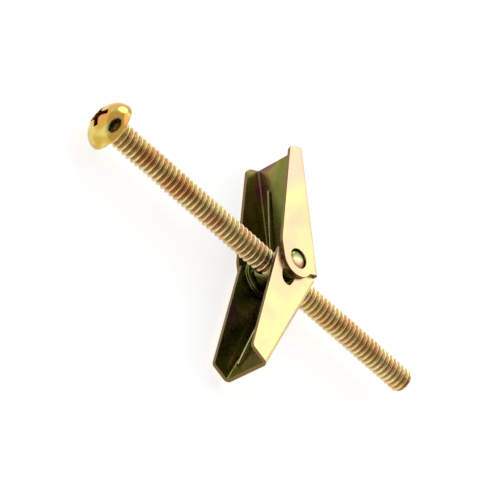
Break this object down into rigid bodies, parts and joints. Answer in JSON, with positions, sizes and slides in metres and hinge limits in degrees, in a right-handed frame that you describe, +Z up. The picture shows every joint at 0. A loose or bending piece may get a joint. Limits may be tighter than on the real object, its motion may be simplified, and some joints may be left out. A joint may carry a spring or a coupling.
{
  "type": "spring toggle bolt",
  "caption": "Round-head machine screw with a trunnion nut, two sprung sheet-metal wings and a torsion spring, for fixing to hollow walls.",
  "frame": {"origin": "centre of the screw head's flat bearing face", "axes": "+X along the screw from the head towards its tip, +Z up along the wings' pivot axis as the part lies on its side, +Y towards the open outer wing"},
  "size_m": [0.08, 0.0482, 0.0122],
  "materials": {
    "screw_steel": "zinc plated steel with a yellow chromate film, bright, faintly iridescent",
    "nut_steel": "turned steel, zinc plated with a yellow chromate film",
    "wing_steel": "pressed sheet steel, zinc plated with a yellow chromate film, pale gold with pink and green tints",
    "spring_steel": "zinc plated spring wire with a thin yellow chromate film"
  },
  "bodies": {
    "screw": {"machine_screw": "screw_steel"},
    "nut": {"trunnion_nut": "nut_steel", "torsion_spring": "spring_steel"},
    "outer_wing_body": {"outer_wing": "wing_steel"},
    "inner_wing_body": {"inner_wing": "wing_steel"}
  },
  "joints": [
    {"name": "nut_travel", "type": "slide", "parent": "screw", "child": "nut", "axis": [1, 0, 0], "range_m": [-0.0168, 0.0315]},
    {"name": "outer_wing_pivot", "type": "hinge", "parent": "nut", "child": "outer_wing_body", "pos_m": [0.041, 0, 0], "axis": [0, 0, 1], "range_deg": [0, 65], "stiffness_Nm_per_rad": 0.035, "springref_deg": -21.2, "deforming": ["torsion_spring"]},
    {"name": "inner_wing_pivot", "type": "hinge", "parent": "nut", "child": "inner_wing_body", "pos_m": [0.041, 0, 0], "axis": [0, 0, -1], "range_deg": [0, 77], "stiffness_Nm_per_rad": 0.035, "springref_deg": -21.2, "deforming": ["torsion_spring"]}
  ]
}
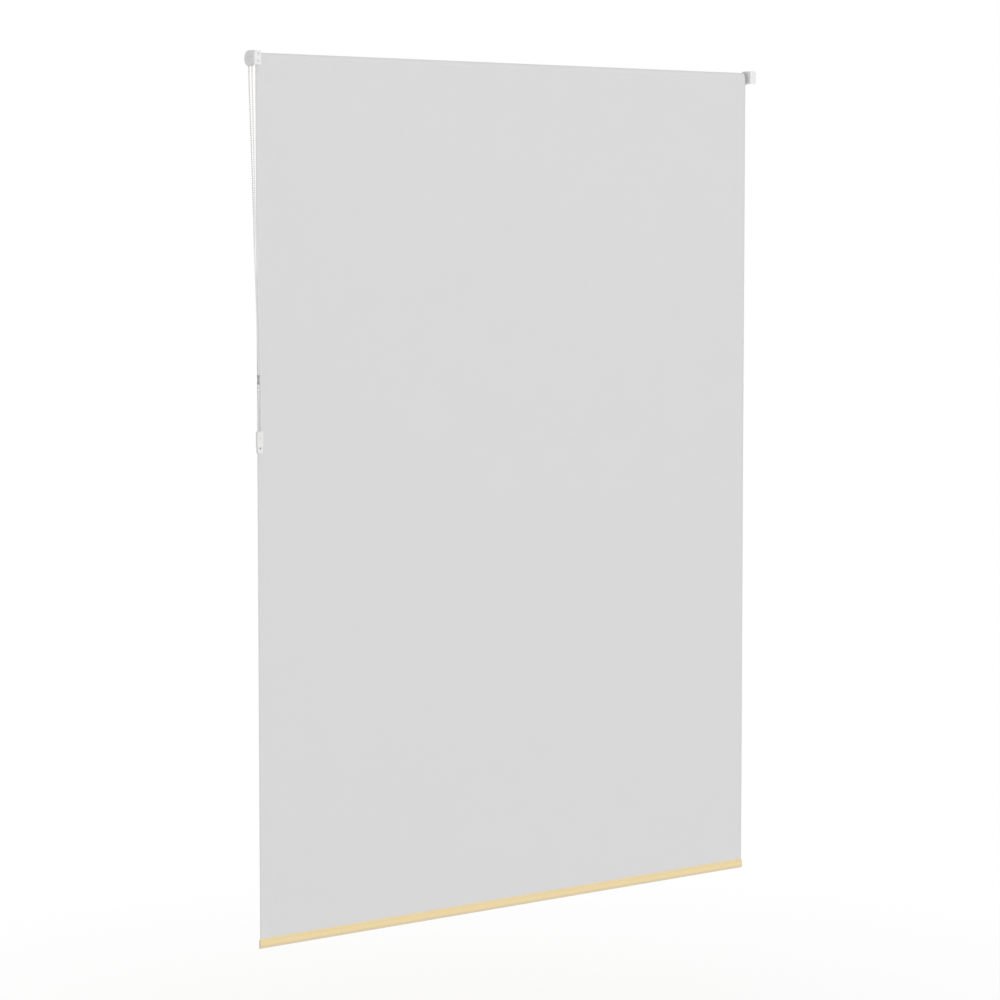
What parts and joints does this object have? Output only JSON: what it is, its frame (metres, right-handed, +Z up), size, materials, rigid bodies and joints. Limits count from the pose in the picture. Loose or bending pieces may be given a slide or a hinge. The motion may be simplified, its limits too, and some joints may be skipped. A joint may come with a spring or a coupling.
{
  "type": "blackout roller blind",
  "caption": "Chain-operated blackout roller blind, fully lowered, with wall brackets, side-chain clutch, spring-pin idle end, weighted hem and wall-fixed chain tensioner.",
  "frame": {"origin": "middle of the clutch-side bracket's wall face", "axes": "+X along the roller towards the clutch end, +Y into the wall, +Z up along the drop"},
  "size_m": [1.6981, 0.0473, 2.3053],
  "materials": {
    "white_metal": "white powder-coated steel sheet, satin, faint orange peel",
    "white_plastic": "moulded white plastic, fine matt grain",
    "grey_plastic": "moulded light grey plastic",
    "dark_plastic": "moulded dark grey plastic",
    "connector_plastic": "translucent grey plastic, smooth",
    "steel": "bright drawn steel",
    "aluminium": "extruded aluminium, fine lines along its length",
    "blackout_cloth": "blackout cloth: light grey coated back towards the wall, cream woven face towards the room",
    "cream_cloth": "cream woven face of the same cloth, folded round the bar as the hem",
    "cream_plastic": "moulded cream plastic end caps",
    "tape": "double-sided fixing tape"
  },
  "bodies": {
    "wall_fixed": {"clutch_bracket": "white_metal", "idle_bracket": "white_metal", "clutch_housing": "white_plastic", "clutch_cover": "white_plastic", "clutch_core": "white_plastic", "wrap_spring_1": "steel", "wrap_spring_2": "steel", "core_washer": "steel", "core_screw": "steel", "fabric_panel": "blackout_cloth", "chain_top_loop": "white_plastic", "chain_wall_run": "white_plastic", "chain_room_run_upper": "white_plastic", "chain_connector": "connector_plastic", "chain_room_run_middle": "white_plastic", "chain_stop": "white_plastic", "chain_room_run_lower": "white_plastic", "chain_bottom_loop": "white_plastic", "tensioner_body": "white_plastic", "tensioner_cover": "white_plastic", "tensioner_axle": "steel"},
    "roller": {"roller_tube": "aluminium", "adhesive_tape": "tape", "fabric_roll": "blackout_cloth", "drive_plug": "grey_plastic", "chain_wheel": "dark_plastic", "idle_plug": "dark_plastic", "pin_spring": "steel", "spring_retainer": "white_plastic"},
    "hem": {"hem_pocket": "cream_cloth", "hem_bar": "aluminium", "hem_cap_clutch_side": "cream_plastic", "hem_cap_idle_side": "cream_plastic"},
    "pin": {"idle_pin": "steel"},
    "tension_wheel": {"tensioner_wheel": "white_plastic"}
  },
  "joints": [
    {"name": "roller_spin", "type": "hinge", "parent": "wall_fixed", "child": "roller", "pos_m": [-0.00025, -0.0273, -0.0018], "axis": [1, 0, 0], "range_deg": [0, 6516]},
    {"name": "hem_raise", "type": "slide", "parent": "wall_fixed", "child": "hem", "axis": [0, 0, 1], "range_m": [0, 2.215], "deforming": ["fabric_panel"]},
    {"name": "tension_wheel_spin", "type": "hinge", "parent": "wall_fixed", "child": "tension_wheel", "pos_m": [-0.00175, -0.00375, -0.9653], "axis": [0, 1, 0], "range_deg": [0, 8688]},
    {"name": "pin_slide", "type": "slide", "parent": "roller", "child": "pin", "axis": [1, 0, 0], "range_m": [0, 0.005], "stiffness_N_per_m": 800, "springref_m": -0.004, "deforming": ["pin_spring"]}
  ],
  "couplings": [
    {"joint": "hem_raise", "follows": "roller_spin", "m_per_rad": 0.019477},
    {"joint": "tension_wheel_spin", "follows": "roller_spin", "ratio": 1.3333}
  ]
}
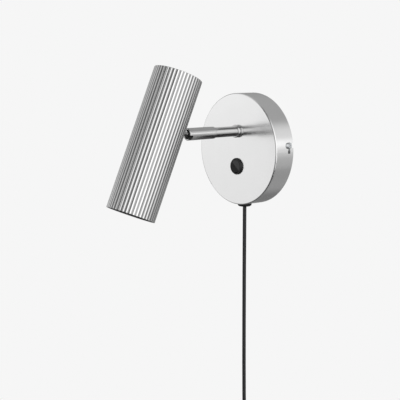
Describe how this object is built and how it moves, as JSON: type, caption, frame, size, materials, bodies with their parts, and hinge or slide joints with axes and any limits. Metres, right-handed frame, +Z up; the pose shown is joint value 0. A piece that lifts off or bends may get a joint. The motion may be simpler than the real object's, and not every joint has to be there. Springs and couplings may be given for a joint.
{
  "type": "tube wall light",
  "caption": "Corded wall light: round metal wall cup with a rocker switch, short straight arm, ball swivel and a tilting fluted tube shade that throws light down.",
  "frame": {"origin": "centre of the wall cup's back rim on the wall surface, which is also the middle of the two wall fixing holes", "axes": "+Z up, +X along the wall, +Y into the wall; the lamp stands out towards -Y"},
  "size_m": [0.1342, 0.2038, 0.6008],
  "materials": {
    "satin_nickel": "semi-polished nickel plate on spun steel",
    "bright_nickel": "polished nickel plate",
    "fluted_aluminium": "extruded, satin anodised",
    "zinc_steel": "zinc-plated sheet and turned steel",
    "spring_steel": "oiled spring steel",
    "black_plastic": "moulded, fine matt texture",
    "black_rocker": "moulded, satin gloss",
    "black_sheath": "round flexible sheath",
    "baffle_black": "matt black paint",
    "natural_nylon": "turned nylon",
    "brass": "turned brass",
    "nickel_pin": "nickel-plated brass pins",
    "ceramic": "glazed white ceramic",
    "lamp_white": "white reflector lamp shell",
    "lamp_glass": "pressed clear front glass",
    "wire_insulation": "heat-proof wire insulation",
    "terminal_nylon": "moulded terminal strip"
  },
  "bodies": {
    "wall_side": {"wall_plate": "zinc_steel", "canopy_cup": "satin_nickel", "cup_lock_screws": "zinc_steel", "arm_collar": "bright_nickel", "arm_tube": "bright_nickel", "arm_toothed_washer": "spring_steel", "arm_lock_nut": "zinc_steel", "wire_bush": "natural_nylon", "swivel_bolt": "zinc_steel", "switch_housing": "black_plastic", "switch_terminals": "brass", "terminal_block": "terminal_nylon", "terminal_screws": "brass", "earth_screw": "zinc_steel", "earth_washer": "spring_steel", "cord_gland": "black_plastic", "gland_nut": "black_plastic", "clamp_base": "black_plastic", "clamp_bar": "black_plastic", "clamp_screws": "zinc_steel", "inner_lead": "black_sheath", "arm_wires": "wire_insulation", "cord": "black_sheath", "cord_coil": "black_sheath", "cord_tie": "black_plastic", "plug_body": "black_plastic", "plug_pins": "nickel_pin"},
    "sleeve": {"swivel_socket": "satin_nickel", "swivel_washer": "spring_steel", "ball_seat": "natural_nylon", "seat_springs": "spring_steel"},
    "ball": {"swivel_ball": "bright_nickel"},
    "head": {"neck_tube": "bright_nickel", "neck_clip": "spring_steel", "neck_saddle": "bright_nickel", "neck_nut": "zinc_steel", "shade_tube": "fluted_aluminium", "shade_top_disc": "fluted_aluminium", "mouth_baffle": "baffle_black", "lamp_strap": "zinc_steel", "lampholder": "ceramic", "lampholder_screws": "zinc_steel", "bulb_body": "lamp_white", "bulb_glass": "lamp_glass", "bulb_pins": "nickel_pin", "lamp_wires": "wire_insulation"},
    "rocker": {"switch_rocker": "black_rocker"}
  },
  "joints": [
    {"name": "socket_turn", "type": "hinge", "parent": "wall_side", "child": "sleeve", "pos_m": [0, -0.0978, 0.021], "axis": [0, -1, 0], "range_deg": [-170, 170]},
    {"name": "head_tilt", "type": "hinge", "parent": "sleeve", "child": "ball", "pos_m": [0, -0.0978, 0.021], "axis": [0.9987, 0, -0.0506], "range_deg": [-3.5, 47.7]},
    {"name": "head_spin", "type": "hinge", "parent": "ball", "child": "head", "pos_m": [0, -0.0978, 0.021], "axis": [0.019, -0.9265, 0.3757], "range_deg": [-170, 170]},
    {"name": "switch_rock", "type": "hinge", "parent": "wall_side", "child": "rocker", "pos_m": [0, -0.027, -0.02], "axis": [0.766, 0, -0.6428], "range_deg": [0, 18]}
  ]
}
-*-*-
Task brief —
Lines from the records above that hold "down" are the ones to list.

Task response —
Break this object down into rigid bodies, parts and joints. Answer in JSON, with positions, sizes and slides in metres and hinge limits in degrees, in a right-handed frame that you describe, +Z up. The picture shows every joint at 0. A loose or bending piece may get a joint. Limits may be tighter than on the real object, its motion may be simplified, and some joints may be left out. A joint may carry a spring or a coupling.
  "caption": "Corded wall light: round metal wall cup with a rocker switch, short straight arm, ball swivel and a tilting fluted tube shade that throws light down.",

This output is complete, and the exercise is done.